> Provided data:
__________

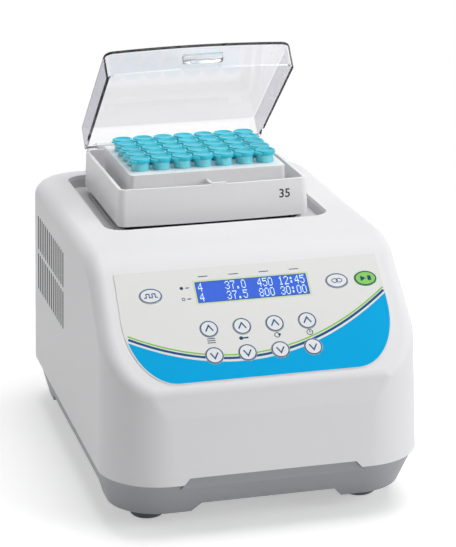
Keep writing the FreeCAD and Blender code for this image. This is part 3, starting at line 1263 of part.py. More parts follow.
def board_screws():
    """Four screws that hold the board to its posts."""
    length = BOARD_THICKNESS + BOARD_SCREW_LENGTH
    item = screw(BOARD_SCREW_DIAMETER, length, BOARD_SCREW_HEAD, BOARD_SCREW_HEAD_HEIGHT)
    item.rotate(V(0, 0, 0), V(1, 0, 0), 180)
    under = BOARD_TOP - BOARD_THICKNESS
    return Part.makeCompound([on_panel(move(item, x, y, under)) for x, y in board_post_places()])


def key_switches():
    """One small push switch under each key."""
    items = []
    for _, x, y, _, _ in key_places():
        body = centred_box(SWITCH_SIZE, SWITCH_SIZE, BOARD_TOP, BOARD_TOP + SWITCH_HEIGHT, x, y)
        items.append(on_panel(body.fuse(post(SWITCH_PLUNGER, BOARD_TOP, SWITCH_TOP, x, y))))
    return Part.makeCompound(items)


def key_cap(key):
    """A key with a flange behind the panel."""
    body = key_prism(key, 0, KEY_BOTTOM, KEY_TOP)
    flange = key_prism(key, KEY_FLANGE, KEY_BOTTOM, -CASE_WALL)
    return on_panel(body.fuse(flange).removeSplitter())


def fan_frame():
    """Square fan frame with a round opening, a motor plate and three struts."""
    y0 = FAN_PAD_FACE - FAN_DEPTH
    y1 = FAN_PAD_FACE
    half = FAN_SIZE / 2
    body = box(FAN_X - half, FAN_X + half, y0, y1, FAN_HEIGHT - half, FAN_HEIGHT + half)
    body = body.cut(rod_y(FAN_BORE, y0, y1, FAN_X, FAN_HEIGHT))
    body = body.cut([rod_y(FAN_SCREW_DIAMETER, y0, y1, x, z) for x, z in fan_screw_places()])
    hub = rod_y(FAN_HUB, y0, y0 + FAN_STRUT_DEPTH, FAN_X, FAN_HEIGHT)
    hub = hub.fuse(rod_y(FAN_SPINDLE, y0, y1 - 2 * FAN_STRUT_DEPTH, FAN_X, FAN_HEIGHT))
    for i in range(3):
        strut = box(FAN_X - FAN_STRUT_WIDTH / 2, FAN_X + FAN_STRUT_WIDTH / 2, y0, y0 + FAN_STRUT_DEPTH,
                    FAN_HEIGHT, FAN_HEIGHT + FAN_BORE / 2 + FAN_TIP_GAP)
        strut.rotate(V(FAN_X, y0, FAN_HEIGHT), V(0, 1, 0), 60 + 120 * i)
        hub = hub.fuse(strut)
    return body.fuse(hub).removeSplitter()


def fan_rotor():
    """Hub and pitched blades on the fan's spindle."""
    y0 = FAN_PAD_FACE - FAN_DEPTH + FAN_STRUT_DEPTH + FAN_TIP_GAP
    y1 = FAN_PAD_FACE - FAN_STRUT_DEPTH
    middle = (y0 + y1) / 2
    half = FAN_BLADE_THICKNESS / 2
    tip = FAN_BORE / 2 - FAN_TIP_GAP
    hub = rod_y(FAN_HUB, y0, y1, FAN_X, FAN_HEIGHT)
    blades = []
    for i in range(FAN_BLADES):
        blade = box(FAN_X - half, FAN_X + half, y0, y1, FAN_HEIGHT + FAN_HUB / 3, FAN_HEIGHT + tip)
        blade.rotate(V(FAN_X, middle, FAN_HEIGHT), V(0, 0, 1), FAN_BLADE_TURN)
        blade.rotate(V(FAN_X, middle, FAN_HEIGHT), V(0, 1, 0), 360 / FAN_BLADES * i)
        blades.append(blade)
    swept = rod_y(2 * tip, y0, y1, FAN_X, FAN_HEIGHT)
    body = hub.fuse([blade.common(swept) for blade in blades])
    bore = rod_y(FAN_SPINDLE + 2 * RUNNING_PLAY, y0, y1 - FAN_STRUT_DEPTH + FAN_TIP_GAP, FAN_X, FAN_HEIGHT)
    return body.cut(bore).removeSplitter()


def fan_screws():
    """Four screws from the rear through the grille wall and the fan."""
    items = []
    for x, z in fan_screw_places():
        rod = rod_y(FAN_SCREW_DIAMETER - 2 * SCREW_PLAY, FAN_PAD_FACE - FAN_DEPTH, FAN_SCREW_SEAT, x, z)
        head = rod_y(FAN_SCREW_HEAD, FAN_SCREW_SEAT, FAN_SCREW_SEAT + FAN_SCREW_HEAD_HEIGHT, x, z)
        items.append(rod.fuse(head))
    return Part.makeCompound(items)


def power_inlet():
    """Appliance inlet with a shaped cavity and three flat pins."""
    half_w = INLET_WIDTH / 2
    half_h = INLET_HEIGHT / 2
    flange_front = RECESS_FACE + INLET_FLANGE_THICKNESS
    body = box(INLET_X - half_w + SCREW_PLAY, INLET_X + half_w - SCREW_PLAY,
               flange_front - INLET_DEPTH, RECESS_FACE,
               RECESS_LEVEL - half_h + SCREW_PLAY, RECESS_LEVEL + half_h - SCREW_PLAY)
    flange = box(INLET_X - half_w - INLET_FLANGE, INLET_X + half_w + INLET_FLANGE, RECESS_FACE, flange_front,
                 RECESS_LEVEL - half_h - INLET_FLANGE, RECESS_LEVEL + half_h + INLET_FLANGE)
    cavity = centred_box(INLET_CAVITY_WIDTH, 2 * INLET_CAVITY_DEPTH, RECESS_LEVEL - INLET_CAVITY_HEIGHT / 2,
                         RECESS_LEVEL + INLET_CAVITY_HEIGHT / 2, INLET_X, flange_front)
    long_edges = [e for e in cavity.Edges if e.BoundBox.YLength > INLET_CAVITY_DEPTH]
    corners = [e for e in long_edges if e.BoundBox.ZMax > RECESS_LEVEL]
    cavity = cavity.makeChamfer(INLET_CAVITY_HEIGHT / 4, corners)
    body = body.fuse(flange).cut(cavity)
    back = flange_front - INLET_CAVITY_DEPTH
    pins = []
    for i in (-1, 0, 1):
        z = RECESS_LEVEL + (INLET_PIN_RAISE if i == 0 else -INLET_PIN_RAISE)
        x = INLET_X + i * INLET_PIN_SPACING
        pins.append(centred_box(INLET_PIN_THICKNESS, INLET_PIN_LENGTH, z - INLET_PIN_HEIGHT / 2,
                                z + INLET_PIN_HEIGHT / 2, x, back + INLET_PIN_LENGTH / 2 - WEB_GAP))
    return body.fuse(pins).removeSplitter()


def switch_pivot():
    """Pivot of the rocker as Y and Z."""
    return RECESS_FACE + INLET_FLANGE_THICKNESS - ROCKER_PIVOT_IN, RECESS_LEVEL


def switch_frame():
    """Snap-in frame of the power switch with pivot holes."""
    front = RECESS_FACE + INLET_FLANGE_THICKNESS
    y, z = switch_pivot()
    body = box(SWITCH_X - ROCKER_CUT_WIDTH / 2 + SCREW_PLAY, SWITCH_X + ROCKER_CUT_WIDTH / 2 - SCREW_PLAY,
               front - ROCKER_DEPTH, RECESS_FACE, z - ROCKER_CUT_HEIGHT / 2 + SCREW_PLAY,
               z + ROCKER_CUT_HEIGHT / 2 - SCREW_PLAY)
    flange = box(SWITCH_X - ROCKER_FRAME_WIDTH / 2, SWITCH_X + ROCKER_FRAME_WIDTH / 2, RECESS_FACE, front,
                 z - ROCKER_FRAME_HEIGHT / 2, z + ROCKER_FRAME_HEIGHT / 2)
    body = body.fuse(flange)
    swing = ROCKER_LENGTH / 2 * math.sin(math.radians(ROCKER_TILT)) + ROCKER_THICKNESS + ROCKER_GAP
    room = box(SWITCH_X - ROCKER_WIDTH / 2 - ROCKER_GAP, SWITCH_X + ROCKER_WIDTH / 2 + ROCKER_GAP,
               y - swing, front + OVERRUN, z - ROCKER_LENGTH / 2 - 3 * ROCKER_GAP,
               z + ROCKER_LENGTH / 2 + 3 * ROCKER_GAP)
    hole = rod_x(ROCKER_PIN + 2 * RUNNING_PLAY, SWITCH_X - ROCKER_WIDTH / 2 - 2 * ROCKER_GAP - RUNNING_PLAY,
                 SWITCH_X + ROCKER_WIDTH / 2 + 2 * ROCKER_GAP + RUNNING_PLAY, y, z)
    return body.cut([room, hole]).removeSplitter()


def power_rocker():
    """Rocker with two pivot stubs, resting in its off place."""
    y, z = switch_pivot()
    front = y + ROCKER_THICKNESS - ROCKER_GAP
    half = ROCKER_LENGTH / 2
    rise = half * math.tan(math.radians(ROCKER_TILT))
    points = [(y - ROCKER_THICKNESS / 2, z - half), (front + rise / 2, z - half), (front - rise / 2, z),
              (front + rise / 2, z + half), (y - ROCKER_THICKNESS / 2, z + half)]
    wire = Part.makePolygon([V(SWITCH_X - ROCKER_WIDTH / 2, a, b) for a, b in points + points[:1]])
    body = Part.Face(wire).extrude(V(ROCKER_WIDTH, 0, 0))
    body = body.fuse(rod_x(ROCKER_PIN, SWITCH_X - ROCKER_WIDTH / 2 - 2 * ROCKER_GAP,
                           SWITCH_X + ROCKER_WIDTH / 2 + 2 * ROCKER_GAP, y, z)).removeSplitter()
    body.rotate(V(SWITCH_X, y, z), V(1, 0, 0), ROCKER_TILT)
    return body


def power_supply():
    """Vented sheet-metal supply on the chassis."""
    top = CHASSIS_TOP + SUPPLY_HEIGHT
    body = centred_box(SUPPLY_WIDTH, SUPPLY_LENGTH, CHASSIS_TOP, top, SUPPLY_X, SUPPLY_Y)
    hollow = centred_box(SUPPLY_WIDTH - 2 * SUPPLY_WALL, SUPPLY_LENGTH - 2 * SUPPLY_WALL,
                         CHASSIS_TOP + SUPPLY_WALL, top - SUPPLY_WALL, SUPPLY_X, SUPPLY_Y)
    body = body.cut(hollow)
    holes = []
    for i in range(int(SUPPLY_WIDTH / SUPPLY_HOLE_PITCH) - 1):
        for j in range(int(SUPPLY_LENGTH / SUPPLY_HOLE_PITCH) - 1):
            x = SUPPLY_X - SUPPLY_WIDTH / 2 + (i + 1) * SUPPLY_HOLE_PITCH
            y = SUPPLY_Y - SUPPLY_LENGTH / 2 + (j + 1) * SUPPLY_HOLE_PITCH
            holes.append(post(SUPPLY_HOLE, top - 2 * SUPPLY_WALL, top + SUPPLY_WALL, x, y))
    return body.cut(holes)


def driver_board():
    """Motor and heater driver board on four short standoffs."""
    z0 = CHASSIS_TOP + DRIVER_LIFT
    z1 = z0 + BOARD_THICKNESS
    body = centred_box(DRIVER_WIDTH, DRIVER_LENGTH, z0, z1, DRIVER_X, DRIVER_Y)
    inset = DRIVER_STANDOFF
    spots = four(DRIVER_WIDTH - 2 * inset, DRIVER_LENGTH - 2 * inset, DRIVER_Y)
    parts = [post(DRIVER_STANDOFF, CHASSIS_TOP, z0, x + DRIVER_X, y) for x, y in spots]
    for i in (-1, 0, 1):
        y = DRIVER_Y + i * 2 * DRIVER_CAN_DIAMETER
        parts.append(post(DRIVER_CAN_DIAMETER, z1, z1 + DRIVER_CAN_HEIGHT, DRIVER_X, y))
    return body.fuse(parts).removeSplitter()


def idler_names():
    """Names of the four corner cranks with their places."""
    names = ["idler_crank_" + corner for corner in ("left_front", "left_rear", "right_front", "right_rear")]
    return list(zip(names, four(IDLER_ACROSS, IDLER_ALONG, SHAKE_Y)))


def drilled_pillars():
    """Pillars with tapped tops for the deck screws."""
    return drill(deck_pillars(), DECK_BOTTOM - SMALL_SCREW_LENGTH, DECK_BOTTOM,
                 four(PILLAR_ACROSS, PILLAR_ALONG, SHAKE_Y))


def main():
    """Build and write every sub-part."""
    save(upper_housing(), "upper_housing")
    save(well_pan(), "well_pan")
    save(rear_bay(), "rear_bay")
    save(base_tray(), "base_tray")
    save(rubber_feet(), "rubber_feet")
    save(case_screws(), "case_screws")
    save(chassis_plate(), "chassis_plate")
    save(chassis_screws(), "chassis_screws")
    save(drilled_pillars(), "deck_pillars")
    save(deck(), "bearing_deck")
    save(deck_screws(), "deck_screws")
    save(bearings(DECK_BOTTOM, 0), "deck_bearings")
    save(shaker_motor(), "shaker_motor")
    save(eccentric_shaft(), "eccentric_shaft")
    save(counterweight(), "counterweight")
    for name, (x, y) in idler_names():
        save(crank(IDLER_DIAMETER, IDLER_WEB_DIAMETER, x, y, DECK_BOTTOM + WEB_GAP / 2), name)
    save(orbit_platform(), "orbit_platform")
    save(bearings(PLATFORM_BOTTOM, ORBIT_RADIUS), "platform_bearings")
    save(heat_sink(), "heat_sink")
    save(peltier_modules(), "peltier_modules")
    save(block_seat(), "block_seat")
    save(insulation_frame(), "insulation_frame")
    save(block_tray(), "block_tray")
    save(tray_screws(), "tray_screws")
    save(tube_block(), "tube_block")
    save(sample_tubes(), "sample_tubes")
    save(tube_caps(), "tube_caps")
    save(hinge_pins(), "hinge_pins")
    save(lid_cover(), "lid_cover")
    save(lid_latch(), "lid_latch")
    save(panel_overlay(), "panel_overlay")
    save(display_window(), "display_window")
    save(display_module(), "display_module")
    save(control_board(), "control_board")
    save(board_screws(), "board_screws")
    save(key_switches(), "key_switches")
    for key in key_places():
        save(key_cap(key), key[0])
    save(fan_frame(), "fan_frame")
    save(fan_rotor(), "fan_rotor")
    save(fan_screws(), "fan_screws")
    save(power_inlet(), "power_inlet")
    save(switch_frame(), "switch_frame")
    save(power_rocker(), "power_rocker")
    save(power_supply(), "power_supply")
    save(driver_board(), "driver_board")


main()
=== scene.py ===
"""Looks of a bench thermo shaker: sloped panel, tube block in a shaken tray and an open clear lid.

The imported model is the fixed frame. A length here is in metres, unless its class says millimetres, in the frame of
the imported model: X to the right seen from the front, Y to the rear and Z up.
"""
import logging
import math
from dataclasses import dataclass
from enum import Enum
from typing import Callable, ClassVar, Optional, Sequence

import bpy
from mathutils import Matrix, Vector


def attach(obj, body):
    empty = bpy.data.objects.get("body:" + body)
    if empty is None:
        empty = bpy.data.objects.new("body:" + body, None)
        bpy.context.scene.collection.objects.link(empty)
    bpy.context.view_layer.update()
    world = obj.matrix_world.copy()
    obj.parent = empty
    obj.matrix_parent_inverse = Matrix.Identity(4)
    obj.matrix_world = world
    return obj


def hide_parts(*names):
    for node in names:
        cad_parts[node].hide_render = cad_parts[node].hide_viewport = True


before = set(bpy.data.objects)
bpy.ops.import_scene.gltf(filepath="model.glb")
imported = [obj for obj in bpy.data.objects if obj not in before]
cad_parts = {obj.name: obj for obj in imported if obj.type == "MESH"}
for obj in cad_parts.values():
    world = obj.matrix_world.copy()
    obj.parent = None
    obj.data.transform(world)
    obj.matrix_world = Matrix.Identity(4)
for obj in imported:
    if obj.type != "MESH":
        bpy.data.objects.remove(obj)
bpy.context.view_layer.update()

LOG = logging.getLogger("shaker")
MM = 0.001
Colour = tuple[float, float, float]
Point = tuple[float, float]
Place = tuple[float, float, float]


# Modelling helpers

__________

> Given task: Search the preceding listing for the word "objects" and pull out every line that holds it.

> Response:
    empty = bpy.data.objects.get("body:" + body)
        empty = bpy.data.objects.new("body:" + body, None)
        bpy.context.scene.collection.objects.link(empty)
before = set(bpy.data.objects)
imported = [obj for obj in bpy.data.objects if obj not in before]
        bpy.data.objects.remove(obj)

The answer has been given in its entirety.